--- START Materials provided ---

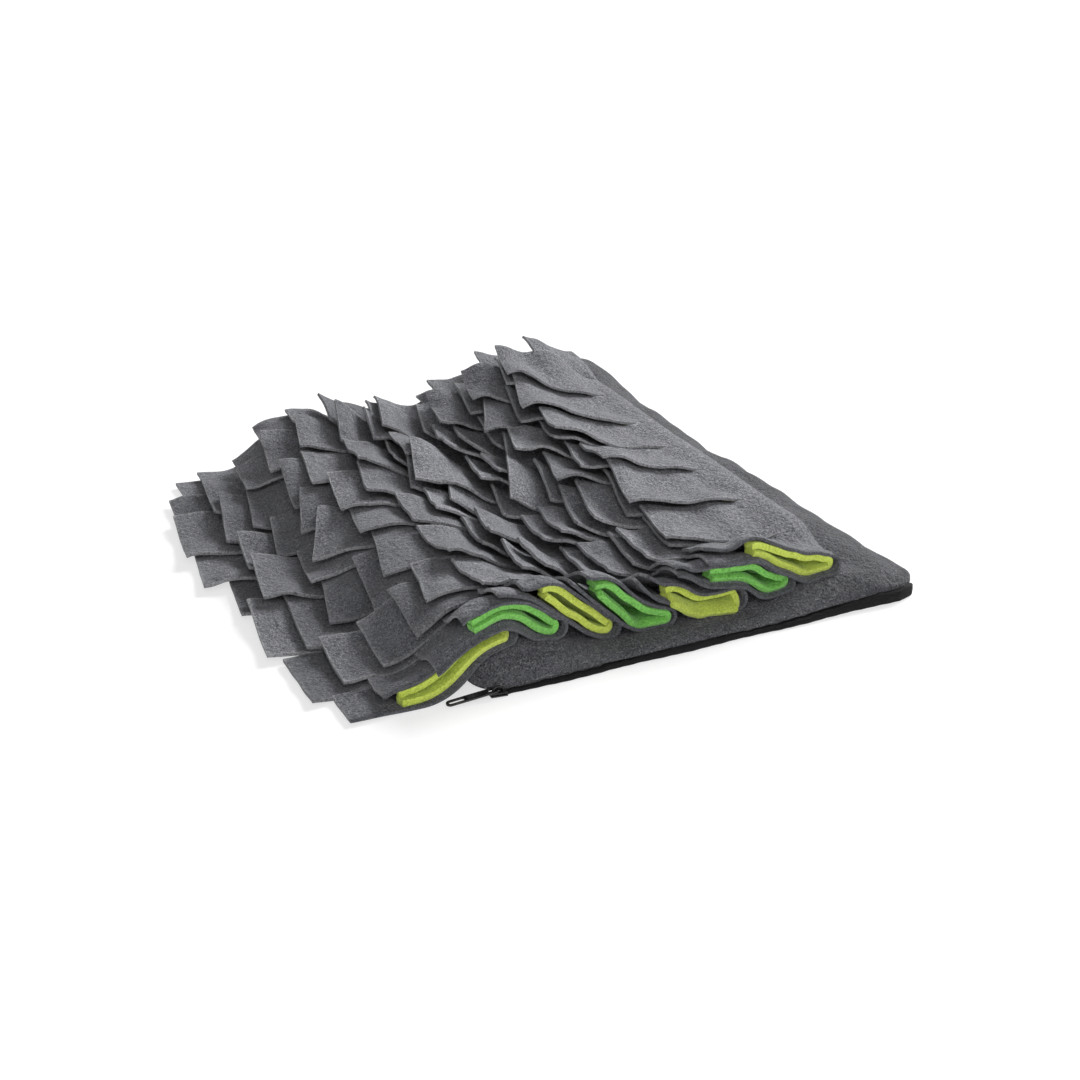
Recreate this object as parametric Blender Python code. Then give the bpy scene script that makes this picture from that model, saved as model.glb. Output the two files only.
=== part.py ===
"""A snuffle mat: a soft zipped felt pouch with seven folded, flap-cut felt strips sewn across its top.

Each strip is folded lengthwise into a U whose fold is sewn to the pouch, with a narrower coloured fleece
strip folded inside it. Both halves of a grey strip are cut into eight flaps that lean to the left, every row
on the one before it, and the first rows hang off the pouch's left side down to the surface.

X runs across the pouch, Y from the zip edge to the far end, Z up. The origin is the centre of the pouch's
flat underside. Sizes are in millimetres and are turned into metres where a mesh is made.
"""

import math
from collections import namedtuple
from functools import partial

import bmesh
import bpy
import numpy as np

MM = 0.001

# The pouch.
POUCH_WIDTH = 280.0
POUCH_DEPTH = 362.0
POUCH_CORNER = 17.0
POUCH_EDGE_Z = 5.2
POUCH_LIP = 1.7
POUCH_UNDER_INSET = 9.0
LEFT_ROUND = 13.0
FAR_ROUND = 15.0
FAR_EDGE_DROP = 0.55
LEFT = -POUCH_WIDTH / 2
RIGHT = POUCH_WIDTH / 2
FRONT = -POUCH_DEPTH / 2
FAR = POUCH_DEPTH / 2

# Height of the pouch's top along four lines that run from front to far end, section by section.
CROWN_X = (LEFT + LEFT_ROUND, -50.0, 22.0, 86.0)
CrownSection = namedtuple("CrownSection", "y left_crest valley ridge right_crest")
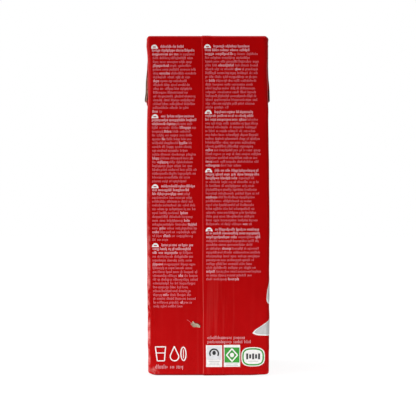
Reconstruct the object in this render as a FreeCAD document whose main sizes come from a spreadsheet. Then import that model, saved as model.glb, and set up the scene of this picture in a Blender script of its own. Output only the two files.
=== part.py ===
"""A shut one-litre drink carton: a tube of coated board, sealed flat at both ends and folded into a brick.

Millimetres, +Z up. The origin is on the ground under the middle of the brick. The panel with the lengthwise seam
faces -Y, and the two ears are folded down on the -X and +X panels.

Each fold of the board is a body of its own: the filled sleeve with its pressed-in base, the lap of the lengthwise
seam, the two ears, the strip of the top seal that lies folded over across the top and down both ears, and the two
flaps and the seal's end under the base. They are fused into the carton's single solid.
"""

import FreeCAD, Part
import os

import Sketcher

# The driving dimensions: cell alias, millimetres, and what it sizes.
SIZES = [
    ("carton_width", 71.4, "across the seam panel, at its ends"),
    ("carton_depth", 71.4, "from the seam panel to the front panel, at their ends"),
    ("carton_height", 199.4, "from the ground to the top panel"),
    ("edge_radius", 2.4, "upright edges"),
    ("rim_radius", 1.6, "edges round the top panel and the base"),
    ("belly_level", 84, "height at which the full panels bulge most"),
    ("panel_crown", 1.1, "how far the middle of a panel bulges beyond its edges there"),
    ("crown_start", 4, "how far from the ground and from the top the bulge of a panel ends"),
    ("board", 0.35, "one layer of board"),
    ("seam_edge", -3.05, "where the seam's cut edge runs up the panel, along X"),
    ("seam_overlap", 8, "width of the seam's lap"),
    ("fold_slack", 0.9, "how much longer an ear is than half the depth"),
    ("ear_grip", 9, "how far down an ear lies tight on its panel"),
    ("left_lift", 1.6, "how far the tip of the -X ear stands out"),
    ("right_lift", 0.8, "how far the tip of the +X ear stands out"),
    ("ear_shoulder", 1.2, "how far inside the corners of the top an ear starts"),
    ("seal_width", 8.5, "folded strips of the top and base seals"),
    ("base_rim", 3, "rim that the carton stands on"),
    ("base_hollow", 2.2, "how far the middle of the base is pressed in"),
    ("base_centre", 9, "side of the flat middle of the base"),
    ("flap_gap", 0.8, "from the middle of the base to the tip of each flap"),
    ("flap_recess", 1.3, "height of those tips above the ground"),
]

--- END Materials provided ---

Set down all of the entries exactly, please.

**Result for this task**
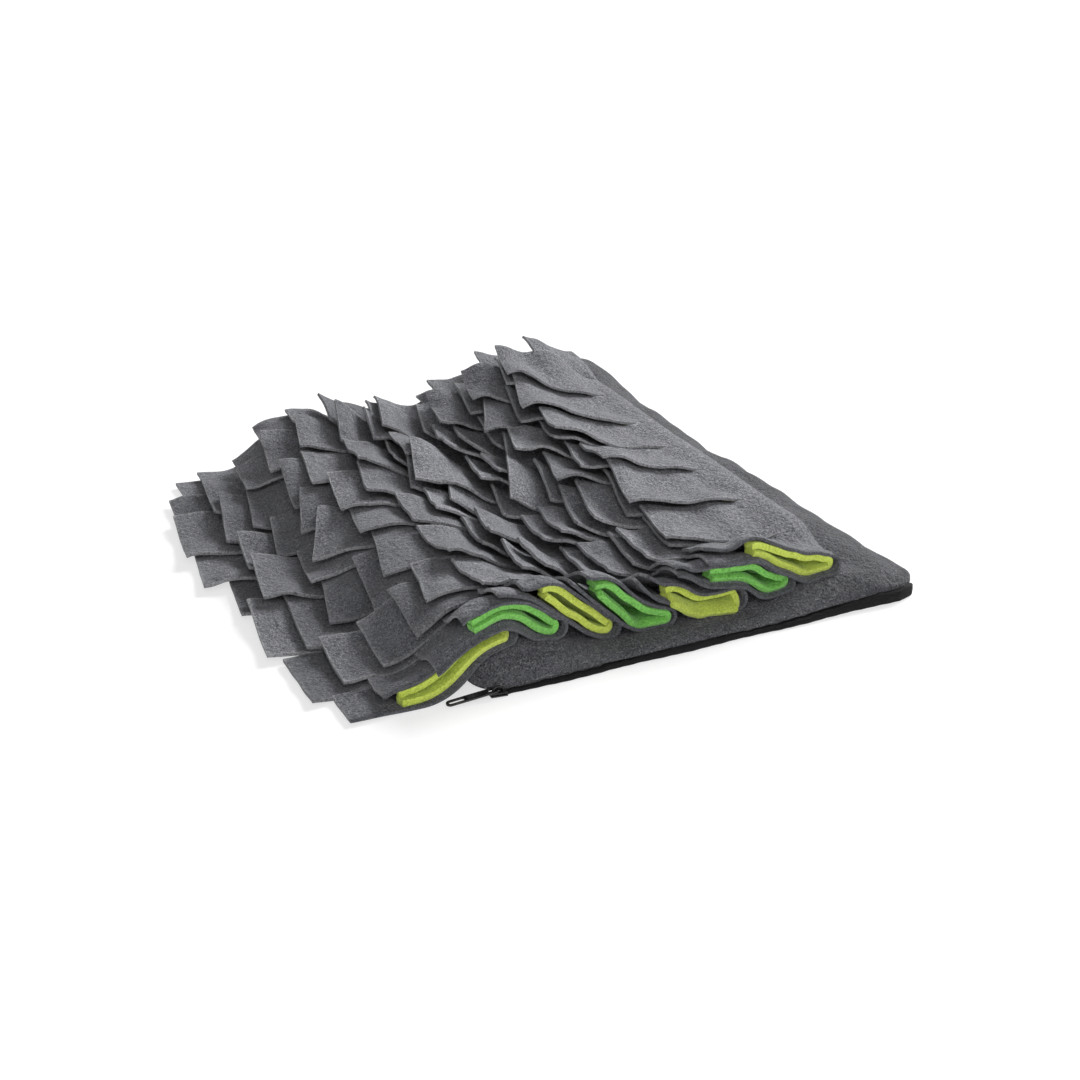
Recreate this object as parametric Blender Python code. Then give the bpy scene script that makes this picture from that model, saved as model.glb. Output the two files only.
=== part.py ===
"""A snuffle mat: a soft zipped felt pouch with seven folded, flap-cut felt strips sewn across its top.

Each strip is folded lengthwise into a U whose fold is sewn to the pouch, with a narrower coloured fleece
strip folded inside it. Both halves of a grey strip are cut into eight flaps that lean to the left, every row
on the one before it, and the first rows hang off the pouch's left side down to the surface.

X runs across the pouch, Y from the zip edge to the far end, Z up. The origin is the centre of the pouch's
flat underside. Sizes are in millimetres and are turned into metres where a mesh is made.
"""

import math
from collections import namedtuple
from functools import partial

import bmesh
import bpy
import numpy as np

MM = 0.001

# The pouch.
POUCH_WIDTH = 280.0
POUCH_DEPTH = 362.0
POUCH_CORNER = 17.0
POUCH_EDGE_Z = 5.2
POUCH_LIP = 1.7
POUCH_UNDER_INSET = 9.0
LEFT_ROUND = 13.0
FAR_ROUND = 15.0
FAR_EDGE_DROP = 0.55
LEFT = -POUCH_WIDTH / 2
RIGHT = POUCH_WIDTH / 2
FRONT = -POUCH_DEPTH / 2
FAR = POUCH_DEPTH / 2

# Height of the pouch's top along four lines that run from front to far end, section by section.
CROWN_X = (LEFT + LEFT_ROUND, -50.0, 22.0, 86.0)
CrownSection = namedtuple("CrownSection", "y left_crest valley ridge right_crest")
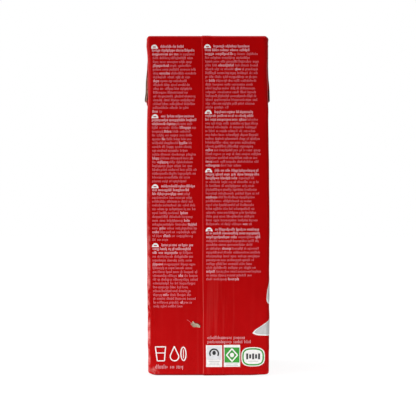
Reconstruct the object in this render as a FreeCAD document whose main sizes come from a spreadsheet. Then import that model, saved as model.glb, and set up the scene of this picture in a Blender script of its own. Output only the two files.
=== part.py ===
"""A shut one-litre drink carton: a tube of coated board, sealed flat at both ends and folded into a brick.

Millimetres, +Z up. The origin is on the ground under the middle of the brick. The panel with the lengthwise seam
faces -Y, and the two ears are folded down on the -X and +X panels.

Each fold of the board is a body of its own: the filled sleeve with its pressed-in base, the lap of the lengthwise
seam, the two ears, the strip of the top seal that lies folded over across the top and down both ears, and the two
flaps and the seal's end under the base. They are fused into the carton's single solid.
"""

import FreeCAD, Part
import os

import Sketcher

# The driving dimensions: cell alias, millimetres, and what it sizes.
SIZES = [
    ("carton_width", 71.4, "across the seam panel, at its ends"),
    ("carton_depth", 71.4, "from the seam panel to the front panel, at their ends"),
    ("carton_height", 199.4, "from the ground to the top panel"),
    ("edge_radius", 2.4, "upright edges"),
    ("rim_radius", 1.6, "edges round the top panel and the base"),
    ("belly_level", 84, "height at which the full panels bulge most"),
    ("panel_crown", 1.1, "how far the middle of a panel bulges beyond its edges there"),
    ("crown_start", 4, "how far from the ground and from the top the bulge of a panel ends"),
    ("board", 0.35, "one layer of board"),
    ("seam_edge", -3.05, "where the seam's cut edge runs up the panel, along X"),
    ("seam_overlap", 8, "width of the seam's lap"),
    ("fold_slack", 0.9, "how much longer an ear is than half the depth"),
    ("ear_grip", 9, "how far down an ear lies tight on its panel"),
    ("left_lift", 1.6, "how far the tip of the -X ear stands out"),
    ("right_lift", 0.8, "how far the tip of the +X ear stands out"),
    ("ear_shoulder", 1.2, "how far inside the corners of the top an ear starts"),
    ("seal_width", 8.5, "folded strips of the top and base seals"),
    ("base_rim", 3, "rim that the carton stands on"),
    ("base_hollow", 2.2, "how far the middle of the base is pressed in"),
    ("base_centre", 9, "side of the flat middle of the base"),
    ("flap_gap", 0.8, "from the middle of the base to the tip of each flap"),
    ("flap_recess", 1.3, "height of those tips above the ground"),
]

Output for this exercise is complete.